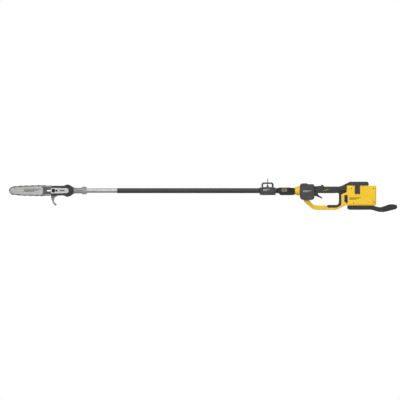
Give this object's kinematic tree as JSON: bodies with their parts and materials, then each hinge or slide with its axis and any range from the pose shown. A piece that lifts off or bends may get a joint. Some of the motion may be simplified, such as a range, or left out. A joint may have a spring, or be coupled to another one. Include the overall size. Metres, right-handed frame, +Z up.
{
  "type": "telescoping pole saw",
  "caption": "Battery pole saw with a sliding pole and lock lever, chain saw head with guide bar, branch hook, two grips, trigger, guard loop and carrying ring.",
  "frame": {"origin": "on the pole's axis, at the face of the battery dock", "axes": "+X along the pole to the user's end, so the saw head is at -X; +Z up; the chain cover faces -Y"},
  "size_m": [2.3901, 0.1025, 0.2046],
  "materials": {
    "black_plastic": "moulded, fine texture",
    "grip_rubber": "soft moulded grip",
    "yellow_plastic": "moulded, semi gloss",
    "painted_pole": "satin dark grey",
    "satin_aluminium": "satin",
    "cast_aluminium": "cast, matt",
    "bright_steel": "brushed",
    "dark_steel": "oiled",
    "copper_winding": "enamelled copper on laminations",
    "circuit": "potted board"
  },
  "bodies": {
    "power_unit": {"inner_pole": "satin_aluminium", "inner_pole_bush": "black_plastic", "front_grip": "grip_rubber", "pole_collar": "yellow_plastic", "motor_housing_left": "black_plastic", "motor_housing_right": "black_plastic", "motor_front_plate": "cast_aluminium", "motor_rear_plate": "cast_aluminium", "motor_stator": "copper_winding", "motor_bearing_front": "bright_steel", "motor_bearing_rear": "bright_steel", "handle_shell_left": "black_plastic", "handle_shell_right": "black_plastic", "switch_module": "black_plastic", "guard_loop": "yellow_plastic", "rear_housing_left": "yellow_plastic", "rear_housing_right": "yellow_plastic", "vent_insert": "black_plastic", "controller_module": "circuit", "battery_dock": "black_plastic", "wire_harness": "black_plastic", "top_bumper": "black_plastic", "rear_skid": "black_plastic"},
    "motor_shaft": {"motor_rotor": "dark_steel", "motor_fan": "black_plastic", "drive_shaft_rear": "bright_steel"},
    "boom": {"outer_pole": "painted_pole", "front_tube": "satin_aluminium", "lock_body_left": "black_plastic", "lock_body_right": "black_plastic", "hanger_loop": "black_plastic", "gear_case": "cast_aluminium", "gear_case_cover": "cast_aluminium", "pinion_bearing": "bright_steel", "spindle_bearing": "bright_steel", "clamp_bolt_upper": "dark_steel", "clamp_bolt_lower": "dark_steel", "sprocket_cover": "black_plastic", "cover_plate": "bright_steel", "bar_stud": "bright_steel", "bar_nut": "dark_steel", "oil_tank": "black_plastic", "oil_pump": "dark_steel", "branch_hook": "bright_steel", "saw_chain": "dark_steel"},
    "head_shaft": {"drive_shaft_front": "bright_steel", "bevel_pinion": "dark_steel"},
    "spindle": {"bevel_gear": "dark_steel", "sprocket_spindle": "bright_steel", "drive_sprocket": "dark_steel"},
    "bar_unit": {"guide_bar": "bright_steel", "tension_slider": "bright_steel"},
    "nose_star": {"nose_sprocket": "dark_steel"},
    "tension_screw": {"tension_screw": "dark_steel"},
    "oil_cap": {"oil_cap": "yellow_plastic"},
    "lock_lever": {"lock_lever": "black_plastic"},
    "clamp_shoe": {"clamp_shoe": "dark_steel"},
    "hanger_ring": {"hanger_ring": "bright_steel"},
    "trigger": {"trigger": "black_plastic"},
    "lock_off_button": {"lock_off_button": "black_plastic"}
  },
  "joints": [
    {"name": "telescope", "type": "slide", "parent": "power_unit", "child": "boom", "axis": [-1, 0, 0], "range_m": [0, 0.62]},
    {"name": "motor_spin", "type": "hinge", "parent": "power_unit", "child": "motor_shaft", "pos_m": [-0.4699, 0, 0], "axis": [1, 0, 0], "continuous": true},
    {"name": "head_shaft_spin", "type": "hinge", "parent": "boom", "child": "head_shaft", "pos_m": [-1.8299, 0, 0], "axis": [1, 0, 0], "continuous": true},
    {"name": "spindle_spin", "type": "hinge", "parent": "boom", "child": "spindle", "pos_m": [-1.8977, -0.0265, 0], "axis": [0, 1, 0], "continuous": true},
    {"name": "nose_spin", "type": "hinge", "parent": "bar_unit", "child": "nose_star", "pos_m": [-2.2327, -0.0265, 0], "axis": [0, 1, 0], "continuous": true},
    {"name": "tension_turn", "type": "hinge", "parent": "boom", "child": "tension_screw", "pos_m": [-1.9657, -0.0455, 0], "axis": [0, 1, 0], "range_deg": [0, 2161]},
    {"name": "bar_slide", "type": "slide", "parent": "boom", "child": "bar_unit", "axis": [1, 0, 0], "range_m": [0, 0.006]},
    {"name": "oil_cap_turn", "type": "hinge", "parent": "boom", "child": "oil_cap", "pos_m": [-1.9667, 0.034, 0], "axis": [0, 1, 0], "range_deg": [0, 90]},
    {"name": "lock_lever_swing", "type": "hinge", "parent": "boom", "child": "lock_lever", "pos_m": [-0.6342, 0, -0.024], "axis": [0, -1, 0], "range_deg": [0, 100.1]},
    {"name": "clamp_shoe_lift", "type": "slide", "parent": "boom", "child": "clamp_shoe", "axis": [0, 0, -1], "range_m": [0, 0.0008]},
    {"name": "hanger_ring_swing", "type": "hinge", "parent": "boom", "child": "hanger_ring", "pos_m": [-0.6681, 0, 0.0285], "axis": [0, 1, 0], "range_deg": [-50, 50]},
    {"name": "trigger_pull", "type": "hinge", "parent": "power_unit", "child": "trigger", "pos_m": [-0.3679, 0, -0.0265], "axis": [0, -1, 0], "range_deg": [0, 20], "stiffness_Nm_per_rad": 0.5, "springref_deg": -17.19},
    {"name": "lock_off_press", "type": "slide", "parent": "power_unit", "child": "lock_off_button", "axis": [0, 0, -1], "range_m": [0, 0.003], "stiffness_N_per_m": 600, "springref_m": -0.002}
  ],
  "couplings": [
    {"joint": "head_shaft_spin", "follows": "motor_spin", "ratio": 1},
    {"joint": "spindle_spin", "follows": "motor_spin", "ratio": 0.66667},
    {"joint": "nose_spin", "follows": "motor_spin", "ratio": 0.66667},
    {"joint": "tension_turn", "follows": "bar_slide", "rad_per_m": 6283.2},
    {"joint": "lock_lever_swing", "follows": "clamp_shoe_lift", "rad_per_m": 2181.7}
  ]
}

========================

Exercise details: Extract the full listing above without altering anything.

Result for this exercise:
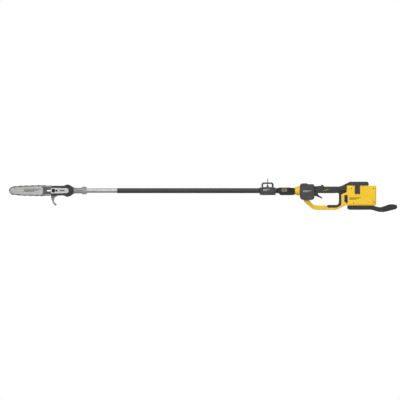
Give this object's kinematic tree as JSON: bodies with their parts and materials, then each hinge or slide with its axis and any range from the pose shown. A piece that lifts off or bends may get a joint. Some of the motion may be simplified, such as a range, or left out. A joint may have a spring, or be coupled to another one. Include the overall size. Metres, right-handed frame, +Z up.
{
  "type": "telescoping pole saw",
  "caption": "Battery pole saw with a sliding pole and lock lever, chain saw head with guide bar, branch hook, two grips, trigger, guard loop and carrying ring.",
  "frame": {"origin": "on the pole's axis, at the face of the battery dock", "axes": "+X along the pole to the user's end, so the saw head is at -X; +Z up; the chain cover faces -Y"},
  "size_m": [2.3901, 0.1025, 0.2046],
  "materials": {
    "black_plastic": "moulded, fine texture",
    "grip_rubber": "soft moulded grip",
    "yellow_plastic": "moulded, semi gloss",
    "painted_pole": "satin dark grey",
    "satin_aluminium": "satin",
    "cast_aluminium": "cast, matt",
    "bright_steel": "brushed",
    "dark_steel": "oiled",
    "copper_winding": "enamelled copper on laminations",
    "circuit": "potted board"
  },
  "bodies": {
    "power_unit": {"inner_pole": "satin_aluminium", "inner_pole_bush": "black_plastic", "front_grip": "grip_rubber", "pole_collar": "yellow_plastic", "motor_housing_left": "black_plastic", "motor_housing_right": "black_plastic", "motor_front_plate": "cast_aluminium", "motor_rear_plate": "cast_aluminium", "motor_stator": "copper_winding", "motor_bearing_front": "bright_steel", "motor_bearing_rear": "bright_steel", "handle_shell_left": "black_plastic", "handle_shell_right": "black_plastic", "switch_module": "black_plastic", "guard_loop": "yellow_plastic", "rear_housing_left": "yellow_plastic", "rear_housing_right": "yellow_plastic", "vent_insert": "black_plastic", "controller_module": "circuit", "battery_dock": "black_plastic", "wire_harness": "black_plastic", "top_bumper": "black_plastic", "rear_skid": "black_plastic"},
    "motor_shaft": {"motor_rotor": "dark_steel", "motor_fan": "black_plastic", "drive_shaft_rear": "bright_steel"},
    "boom": {"outer_pole": "painted_pole", "front_tube": "satin_aluminium", "lock_body_left": "black_plastic", "lock_body_right": "black_plastic", "hanger_loop": "black_plastic", "gear_case": "cast_aluminium", "gear_case_cover": "cast_aluminium", "pinion_bearing": "bright_steel", "spindle_bearing": "bright_steel", "clamp_bolt_upper": "dark_steel", "clamp_bolt_lower": "dark_steel", "sprocket_cover": "black_plastic", "cover_plate": "bright_steel", "bar_stud": "bright_steel", "bar_nut": "dark_steel", "oil_tank": "black_plastic", "oil_pump": "dark_steel", "branch_hook": "bright_steel", "saw_chain": "dark_steel"},
    "head_shaft": {"drive_shaft_front": "bright_steel", "bevel_pinion": "dark_steel"},
    "spindle": {"bevel_gear": "dark_steel", "sprocket_spindle": "bright_steel", "drive_sprocket": "dark_steel"},
    "bar_unit": {"guide_bar": "bright_steel", "tension_slider": "bright_steel"},
    "nose_star": {"nose_sprocket": "dark_steel"},
    "tension_screw": {"tension_screw": "dark_steel"},
    "oil_cap": {"oil_cap": "yellow_plastic"},
    "lock_lever": {"lock_lever": "black_plastic"},
    "clamp_shoe": {"clamp_shoe": "dark_steel"},
    "hanger_ring": {"hanger_ring": "bright_steel"},
    "trigger": {"trigger": "black_plastic"},
    "lock_off_button": {"lock_off_button": "black_plastic"}
  },
  "joints": [
    {"name": "telescope", "type": "slide", "parent": "power_unit", "child": "boom", "axis": [-1, 0, 0], "range_m": [0, 0.62]},
    {"name": "motor_spin", "type": "hinge", "parent": "power_unit", "child": "motor_shaft", "pos_m": [-0.4699, 0, 0], "axis": [1, 0, 0], "continuous": true},
    {"name": "head_shaft_spin", "type": "hinge", "parent": "boom", "child": "head_shaft", "pos_m": [-1.8299, 0, 0], "axis": [1, 0, 0], "continuous": true},
    {"name": "spindle_spin", "type": "hinge", "parent": "boom", "child": "spindle", "pos_m": [-1.8977, -0.0265, 0], "axis": [0, 1, 0], "continuous": true},
    {"name": "nose_spin", "type": "hinge", "parent": "bar_unit", "child": "nose_star", "pos_m": [-2.2327, -0.0265, 0], "axis": [0, 1, 0], "continuous": true},
    {"name": "tension_turn", "type": "hinge", "parent": "boom", "child": "tension_screw", "pos_m": [-1.9657, -0.0455, 0], "axis": [0, 1, 0], "range_deg": [0, 2161]},
    {"name": "bar_slide", "type": "slide", "parent": "boom", "child": "bar_unit", "axis": [1, 0, 0], "range_m": [0, 0.006]},
    {"name": "oil_cap_turn", "type": "hinge", "parent": "boom", "child": "oil_cap", "pos_m": [-1.9667, 0.034, 0], "axis": [0, 1, 0], "range_deg": [0, 90]},
    {"name": "lock_lever_swing", "type": "hinge", "parent": "boom", "child": "lock_lever", "pos_m": [-0.6342, 0, -0.024], "axis": [0, -1, 0], "range_deg": [0, 100.1]},
    {"name": "clamp_shoe_lift", "type": "slide", "parent": "boom", "child": "clamp_shoe", "axis": [0, 0, -1], "range_m": [0, 0.0008]},
    {"name": "hanger_ring_swing", "type": "hinge", "parent": "boom", "child": "hanger_ring", "pos_m": [-0.6681, 0, 0.0285], "axis": [0, 1, 0], "range_deg": [-50, 50]},
    {"name": "trigger_pull", "type": "hinge", "parent": "power_unit", "child": "trigger", "pos_m": [-0.3679, 0, -0.0265], "axis": [0, -1, 0], "range_deg": [0, 20], "stiffness_Nm_per_rad": 0.5, "springref_deg": -17.19},
    {"name": "lock_off_press", "type": "slide", "parent": "power_unit", "child": "lock_off_button", "axis": [0, 0, -1], "range_m": [0, 0.003], "stiffness_N_per_m": 600, "springref_m": -0.002}
  ],
  "couplings": [
    {"joint": "head_shaft_spin", "follows": "motor_spin", "ratio": 1},
    {"joint": "spindle_spin", "follows": "motor_spin", "ratio": 0.66667},
    {"joint": "nose_spin", "follows": "motor_spin", "ratio": 0.66667},
    {"joint": "tension_turn", "follows": "bar_slide", "rad_per_m": 6283.2},
    {"joint": "lock_lever_swing", "follows": "clamp_shoe_lift", "rad_per_m": 2181.7}
  ]
}